Even though the majority of Lohrei's 5-on-5 ice time came against Tavares and Nylander -- two elite forwards -- the Bruins generated more shot attempts, shots on net, scoring chances and high-danger chances than the Leafs when Lohrei was on the ice during those minutes (see chart below). It was proof of how well he drives play forward into the attacking zone, and then once there, he helps create offense.

It wasn't a perfect game for Lohrei. There were a few little mistakes here and there. But the poise and good decision-making he showed in a close game against a top-tier opponent with zero NHL experience was quite impressive.

"You could see in training camp that he's gifted," Bruins captain Brad Marchand said of Lohrei. "Big kid, skates well, really smart with the puck. What I liked about his game tonight is he didn't try to do too much. That's where you can get in trouble a little bit. When you have that kind of talent and ability, you sometimes want to try to do too much and he didn't do that. He made strong plays, competed hard and took what was in front of him. He had a really good game."

Lohrei is the Bruins' top prospect. He has the skating ability, hockey IQ, playmaking skill, size (6-foot-5, 210 pounds) and composure to be a regular NHL defenseman right now. So why didn't he make the Opening Night roster after a strong camp and preseason? Well, the Bruins were pretty deep on the left side of the blue line. But injuries and a suspension opened up an opportunity for Lohrei this week, and he has taken full advantage of it so far.

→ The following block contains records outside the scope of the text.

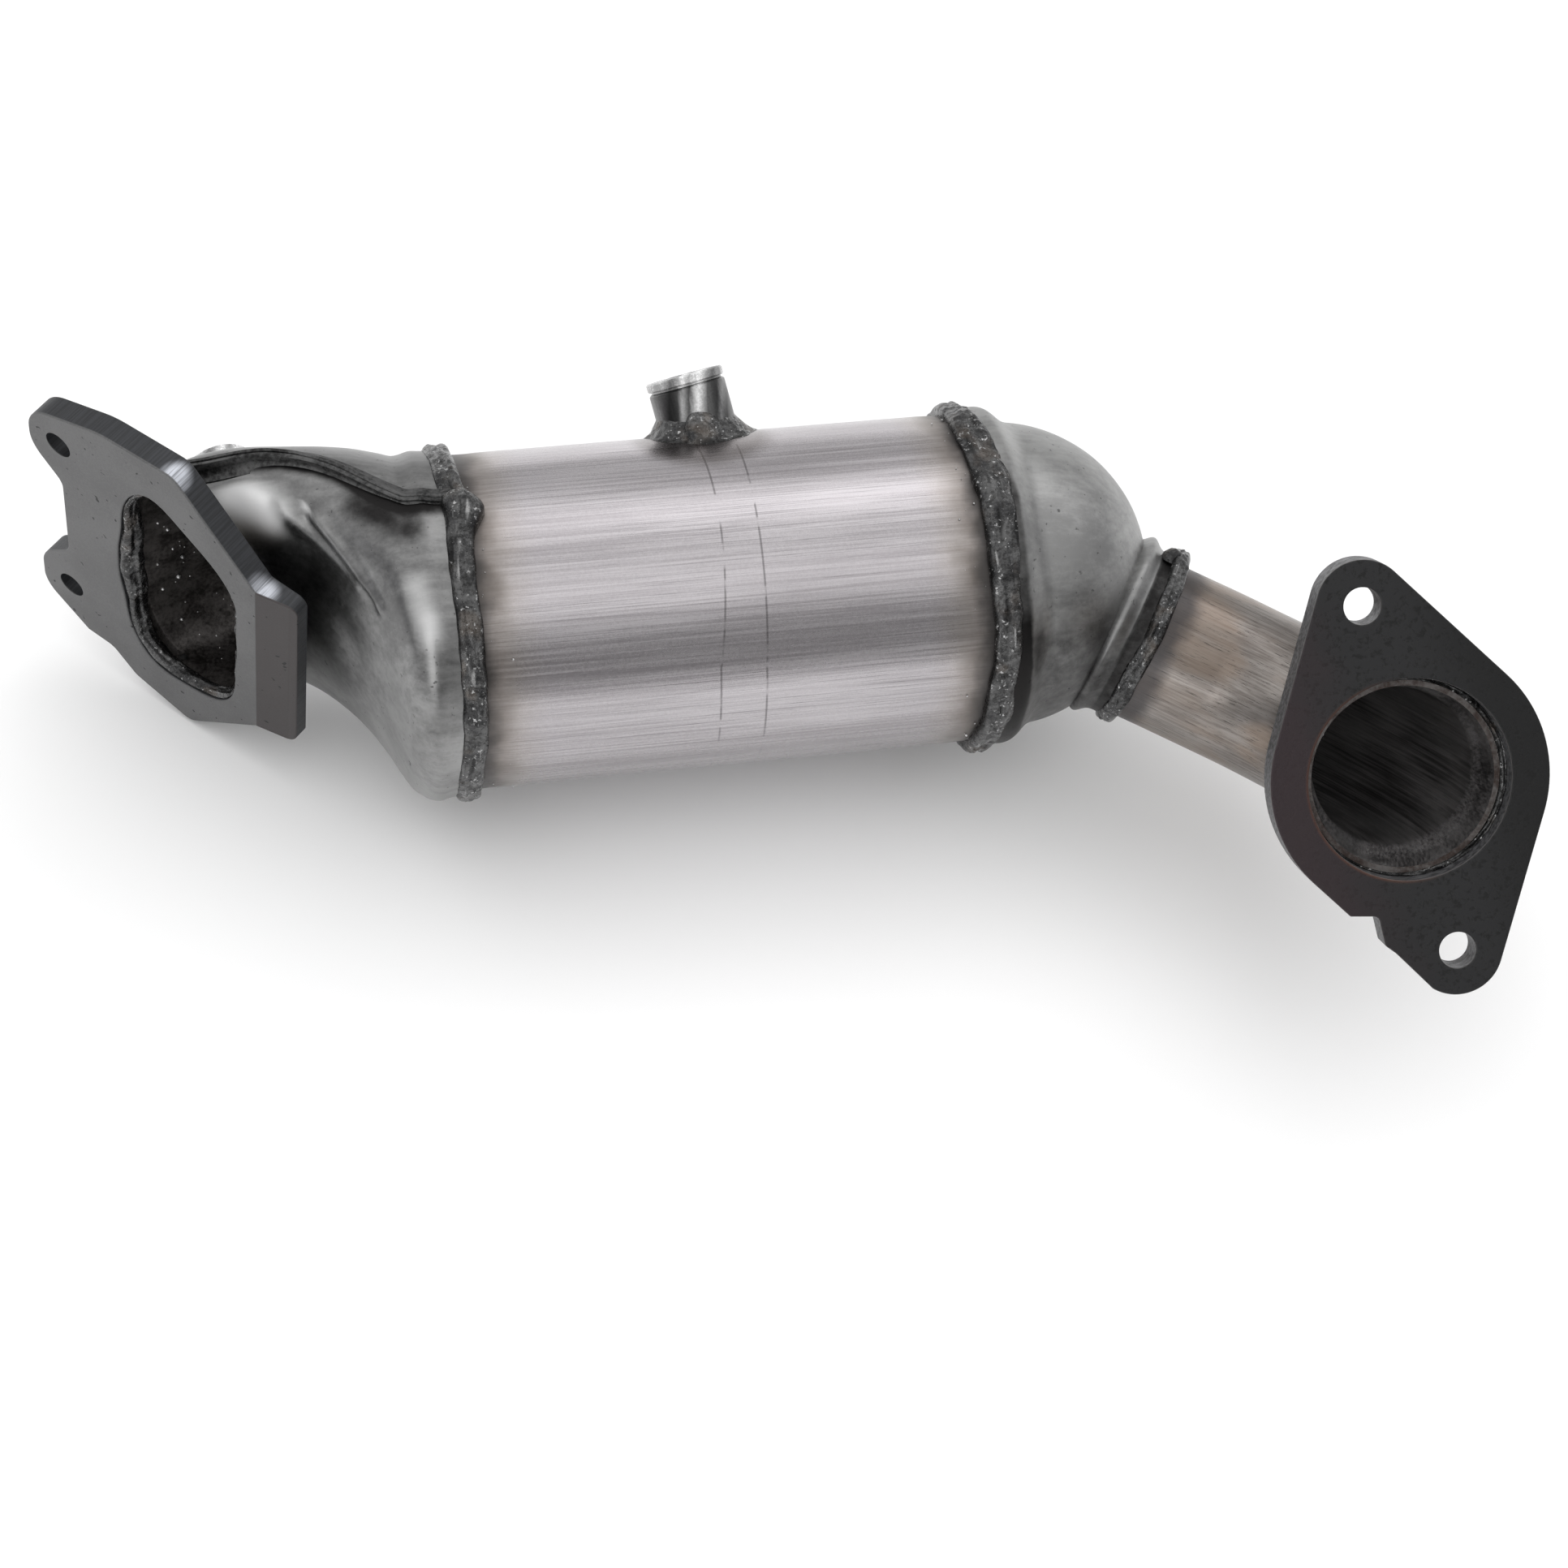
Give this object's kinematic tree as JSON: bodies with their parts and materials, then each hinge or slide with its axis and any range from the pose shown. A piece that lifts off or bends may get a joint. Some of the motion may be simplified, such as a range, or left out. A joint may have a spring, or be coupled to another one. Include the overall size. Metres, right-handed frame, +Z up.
{
  "type": "catalytic converter",
  "caption": "Exhaust catalytic converter: 45 degree D-port inlet plate on a stamped cone, round body with honeycomb bricks, domed outlet cone, bent pipe and diamond outlet plate",
  "frame": {"origin": "midway between the two inlet stud holes, on the inlet sealing face", "axes": "+X along the body from the inlet to the outlet; +Z up, within 3 degrees of the line through the inlet studs; +Y follows by the right-hand rule"},
  "size_m": [0.427, 0.2327, 0.1488],
  "materials": {
    "dark_plate": "dark mill-scale steel plate, satin",
    "weld_bead": "dark grey rippled weld metal with small spatter",
    "stamped_steel": "drawn stainless sheet, smoky grey, soft sheen",
    "body_steel": "rolled stainless tube, lengthwise brushing, straw tint beside the welds",
    "pipe_steel": "rolled stainless tube with lengthwise streaks and brown heat tint",
    "boss_steel": "turned steel, dull grey",
    "zinc_plate": "bright zinc plating",
    "honeycomb": "matt washcoated cordierite",
    "fibre_mat": "pale swelling fibre mat"
  },
  "bodies": {
    "root": {"inlet_flange": "dark_plate", "inlet_port_weld": "weld_bead", "inlet_front_shell": "stamped_steel", "inlet_rear_shell": "stamped_steel", "upstream_boss": "boss_steel", "upstream_boss_weld": "weld_bead", "upstream_plug": "zinc_plate", "inlet_body_weld": "weld_bead", "body_shell": "body_steel", "front_brick": "honeycomb", "front_mat": "fibre_mat", "rear_brick": "honeycomb", "rear_mat": "fibre_mat", "midbed_boss": "boss_steel", "midbed_boss_weld": "weld_bead", "midbed_plug": "zinc_plate", "outlet_body_weld": "weld_bead", "outlet_cone": "stamped_steel", "outlet_pipe_weld": "weld_bead", "outlet_pipe": "pipe_steel", "outlet_flange": "dark_plate", "outlet_flange_weld": "weld_bead"}
  },
  "joints": []
}
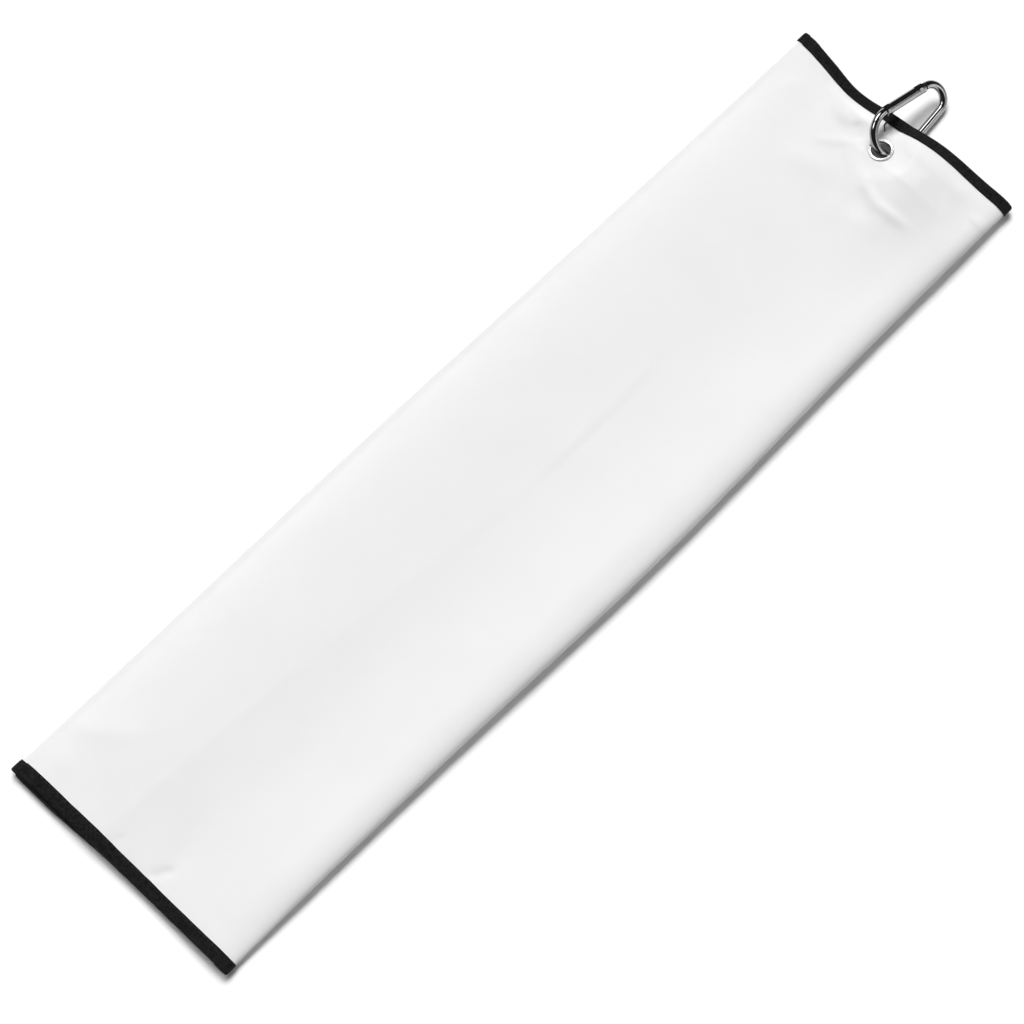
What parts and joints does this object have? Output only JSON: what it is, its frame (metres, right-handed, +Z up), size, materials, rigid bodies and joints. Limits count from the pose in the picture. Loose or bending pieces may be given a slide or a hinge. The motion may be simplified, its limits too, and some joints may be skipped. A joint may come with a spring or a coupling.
{
  "type": "golf towel",
  "caption": "White golf towel folded in three lengthwise with dark bound edges, a metal eyelet at one end and a spring-gate carabiner through it.",
  "frame": {"origin": "on the surface the towel lies on, under the middle of the whole object box", "axes": "+X across the folded towel, +Y along it towards the eyelet and the carabiner, +Z up"},
  "size_m": [0.1306, 0.531, 0.0181],
  "materials": {
    "cloth": "smooth close-knit microfibre, matt",
    "tape": "ribbed woven binding tape, matt",
    "thread": "twisted polyester sewing thread",
    "eyelet_metal": "bright nickel plate, rolled edges",
    "carabiner_metal": "polished nickel plate with fine wear",
    "gate_metal": "polished nickel plate, turned",
    "pin_metal": "headed and cut steel pins",
    "spring_steel": "drawn spring wire"
  },
  "bodies": {
    "towel": {"towel_cloth": "cloth", "top_binding": "tape", "bottom_binding": "tape", "inner_edge_binding": "tape", "outer_edge_binding": "tape", "top_stitching": "thread", "bottom_stitching": "thread", "inner_edge_stitching": "thread", "outer_edge_stitching": "thread", "eyelet": "eyelet_metal", "eyelet_washer": "eyelet_metal"},
    "carabiner": {"carabiner_body": "carabiner_metal"},
    "gate": {"gate": "gate_metal", "hinge_rivet": "pin_metal", "nose_pin": "pin_metal", "gate_spring": "spring_steel"},
    "plunger": {"spring_plunger": "pin_metal"}
  },
  "joints": [
    {"name": "carabiner_swing", "type": "hinge", "parent": "towel", "child": "carabiner", "pos_m": [0.0036, 0.21883, 0.0083], "axis": [0, 0, 1], "range_deg": [-10, 10]},
    {"name": "gate_hinge", "type": "hinge", "parent": "carabiner", "child": "gate", "pos_m": [-0.00449, 0.25366, 0.01172], "axis": [0.6394, 0.0661, 0.766], "range_deg": [0, 18], "stiffness_Nm_per_rad": 0.08, "springref_deg": -17.19},
    {"name": "plunger_slide", "type": "slide", "parent": "gate", "child": "plunger", "axis": [-0.1178, -0.9761, 0.1825], "range_m": [0, 0.0003], "deforming": ["gate_spring"]}
  ],
  "couplings": [
    {"joint": "plunger_slide", "follows": "gate_hinge", "m_per_rad": 0.0008}
  ]
}
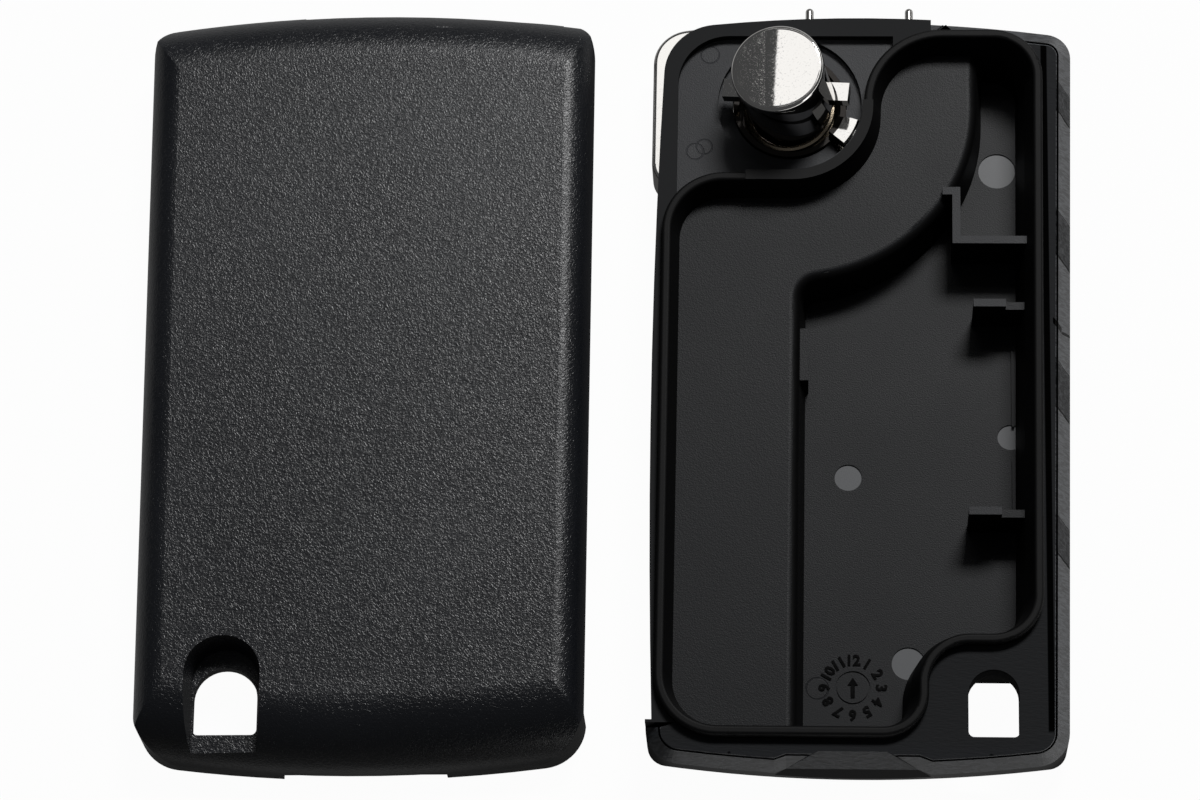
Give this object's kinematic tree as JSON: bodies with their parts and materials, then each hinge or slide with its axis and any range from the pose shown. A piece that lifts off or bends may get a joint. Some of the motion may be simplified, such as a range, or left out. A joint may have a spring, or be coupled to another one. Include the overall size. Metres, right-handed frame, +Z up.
{
  "type": "remote key case",
  "caption": "Plastic remote key case taken apart: chassis with chrome flip head and push button, and its back cover.",
  "frame": {"origin": "centre of the whole part's footprint, on the surface that both halves lie on", "axes": "+X from the back cover to the chassis, +Y towards the flip head end, +Z up out of the open chassis"},
  "size_m": [0.0816, 0.0722, 0.0146],
  "materials": {
    "cover_plastic": "fine grain, satin",
    "chassis_plastic": "fine spark finish",
    "head_chrome": "bright plated die casting",
    "button_chrome": "bright plated",
    "spring_steel": "drawn wire",
    "peg_steel": "ground"
  },
  "bodies": {
    "case": {"back_cover": "cover_plastic", "chassis": "chassis_plastic"},
    "head": {"flip_head": "head_chrome", "seat_peg_left": "peg_steel", "seat_peg_right": "peg_steel", "button_spring": "spring_steel"},
    "button": {"push_button": "button_chrome"}
  },
  "joints": [
    {"name": "head_flip", "type": "hinge", "parent": "case", "child": "head", "pos_m": [0.01597, 0.02508, 0], "axis": [0, 0, 1], "range_deg": [0, 180]},
    {"name": "button_press", "type": "slide", "parent": "head", "child": "button", "axis": [-0.1564, 0.0023, 0.9877], "range_m": [-0.0015, 0], "stiffness_N_per_m": 250, "deforming": ["button_spring"]}
  ]
}
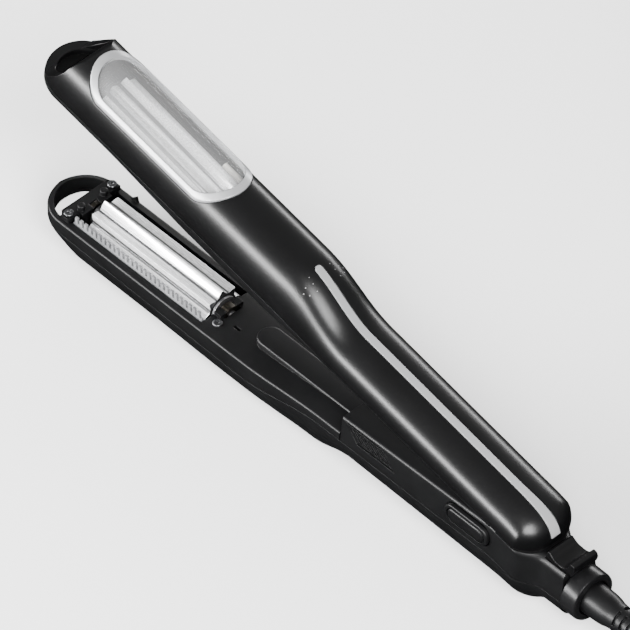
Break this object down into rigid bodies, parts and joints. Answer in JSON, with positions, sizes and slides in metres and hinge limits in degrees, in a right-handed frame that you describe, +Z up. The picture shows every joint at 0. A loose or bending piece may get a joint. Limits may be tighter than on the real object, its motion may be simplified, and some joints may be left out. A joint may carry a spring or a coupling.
{
  "type": "hair crimper",
  "caption": "Hinged hair crimper: one fluted roller per arm under a windowed shell, side button, lock slider, comb guard, swivel cord boot and a tied cord with plug.",
  "frame": {"origin": "middle of the flat strip on the lower arm's belly, where it rests on the table", "axes": "+X along the arms towards the tip, +Z up out of the lower arm, +Y to the push button's side"},
  "size_m": [0.5073, 0.0522, 0.1143],
  "materials": {
    "matte_black": "fine matte",
    "satin_black": "satin",
    "gloss_black": "high gloss",
    "comb_grey": "matte",
    "dark_grey": "matte",
    "screw_steel": "satin",
    "motor_steel": "turned",
    "board_green": "solder mask",
    "ceramic": "unglazed",
    "bush_brass": "dark sintered",
    "cord_black": "fine matte",
    "bezel_silver": "satin chrome",
    "clear_window": "clear",
    "clear_strip": "clear, gloss",
    "roller_silver": "fine ceramic coat"
  },
  "bodies": {
    "lower_arm": {"lower_outer_shell": "matte_black", "lower_inner_cover": "matte_black", "rear_housing": "matte_black", "lower_tip_cover": "matte_black", "comb_guard": "comb_grey", "vent_grille": "matte_black", "button_ring": "matte_black", "collar_ring": "satin_black", "tip_screw_1": "screw_steel", "tip_screw_2": "screw_steel", "cover_screw": "screw_steel", "bottom_screw_1": "screw_steel", "bottom_screw_2": "screw_steel", "lower_gearmotor": "motor_steel", "control_board": "board_green", "button_switch": "dark_grey", "button_spring": "screw_steel", "hinge_pin": "motor_steel", "hinge_spring": "screw_steel", "cord_clamp": "dark_grey", "lower_thermal_fuse": "ceramic", "lower_heater_core": "ceramic", "lower_front_bush": "bush_brass", "lower_rear_bush": "bush_brass", "power_cord": "cord_black", "cord_hank": "cord_black", "cord_tail": "cord_black", "cord_tie": "matte_black", "plug_body": "cord_black", "plug_pin_1": "screw_steel", "plug_pin_2": "screw_steel"},
    "upper_arm": {"upper_outer_shell": "gloss_black", "upper_inner_frame": "matte_black", "window_bezel": "bezel_silver", "window_lens": "clear_window", "light_strip": "clear_strip", "led_board": "board_green", "upper_thermal_fuse": "ceramic", "frame_screw_1": "screw_steel", "frame_screw_2": "screw_steel", "upper_heater_core": "ceramic", "upper_front_bush": "bush_brass", "upper_rear_bush": "bush_brass", "upper_gearmotor": "motor_steel"},
    "lower_roller_set": {"lower_roller": "roller_silver", "lower_front_hub": "dark_grey", "lower_drive_shaft": "motor_steel"},
    "upper_roller_set": {"upper_roller": "roller_silver", "upper_front_hub": "dark_grey", "upper_drive_shaft": "motor_steel"},
    "button": {"side_button": "matte_black"},
    "slider": {"lock_slider": "gloss_black"},
    "boot": {"strain_relief": "matte_black"}
  },
  "joints": [
    {"name": "arm_hinge", "type": "hinge", "parent": "lower_arm", "child": "upper_arm", "pos_m": [-0.133, 0, 0.0365], "axis": [0, -1, 0], "range_deg": [-13.7, 0], "stiffness_Nm_per_rad": 1.6, "springref_deg": 8.59},
    {"name": "lower_roller_spin", "type": "hinge", "parent": "lower_arm", "child": "lower_roller_set", "pos_m": [0.0756, 0, 0.0202], "axis": [1, 0, 0], "continuous": true},
    {"name": "upper_roller_spin", "type": "hinge", "parent": "upper_arm", "child": "upper_roller_set", "pos_m": [0.06907, 0, 0.08833], "axis": [0.9715, 0, 0.2368], "continuous": true},
    {"name": "button_press", "type": "slide", "parent": "lower_arm", "child": "button", "axis": [0, -1, 0], "range_m": [0, 0.0012], "stiffness_N_per_m": 600, "springref_m": -0.0006},
    {"name": "lock_slide", "type": "slide", "parent": "lower_arm", "child": "slider", "axis": [-1, 0, 0], "range_m": [0, 0.003]},
    {"name": "boot_swivel", "type": "hinge", "parent": "lower_arm", "child": "boot", "pos_m": [-0.173, 0, 0.0178], "axis": [1, 0, 0], "continuous": true}
  ],
  "couplings": [
    {"joint": "upper_roller_spin", "follows": "lower_roller_spin", "ratio": -1}
  ]
}
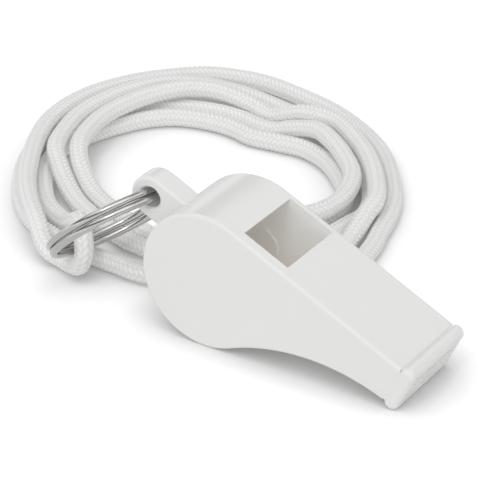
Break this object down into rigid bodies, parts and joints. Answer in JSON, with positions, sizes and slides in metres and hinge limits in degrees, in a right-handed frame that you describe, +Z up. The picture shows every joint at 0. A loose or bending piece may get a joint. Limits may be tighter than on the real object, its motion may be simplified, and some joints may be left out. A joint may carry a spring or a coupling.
{
  "type": "whistle",
  "caption": "White plastic pea whistle with a bite lip, a nickel split ring through its lug and a long white braided neck lanyard laid in a coil behind it.",
  "frame": {"origin": "on the table at the middle of the bounding box of the whistle and its ring, without the lanyard; the drum and the lower lip bead stand at z = 0", "axes": "+X from the drum towards the mouthpiece, +Y from the flat cover towards the far side, +Z up"},
  "size_m": [0.095, 0.0817, 0.0229],
  "materials": {
    "white_plastic": "glossy white moulded styrene",
    "cork": "natural cork ball",
    "nickel": "nickel-plated spring steel",
    "white_cord": "round braided polyester cord"
  },
  "bodies": {
    "whistle": {"whistle_body": "white_plastic", "side_cover": "white_plastic", "lanyard": "white_cord", "lanyard_ferrule": "nickel"},
    "ring": {"split_ring": "nickel"},
    "pea": {"pea": "cork"}
  },
  "joints": [
    {"name": "ring_swing", "type": "hinge", "parent": "whistle", "child": "ring", "pos_m": [-0.01554, 0, 0.01947], "axis": [0, 1, 0], "range_deg": [0, 130], "deforming": ["lanyard"]},
    {"name": "pea_orbit", "type": "hinge", "parent": "whistle", "child": "pea", "pos_m": [-0.00317, 0, 0.011], "axis": [0, 1, 0], "continuous": true}
  ]
}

How long will Lohrei stick around in Boston? Grzelcyk is on long-term injured reserve and isn't eligible to play again until Nov. 25, so he is going to miss a minimum of nine more games. Forbort is day-to-day with a lower body injury. So with two left-shot defensemen banged up, Lohrei could get an extended look at the NHL level.

If Lohrei continues to play as well as he did Thursday night, it's going to be awfully tough for the Bruins to send him back to Providence.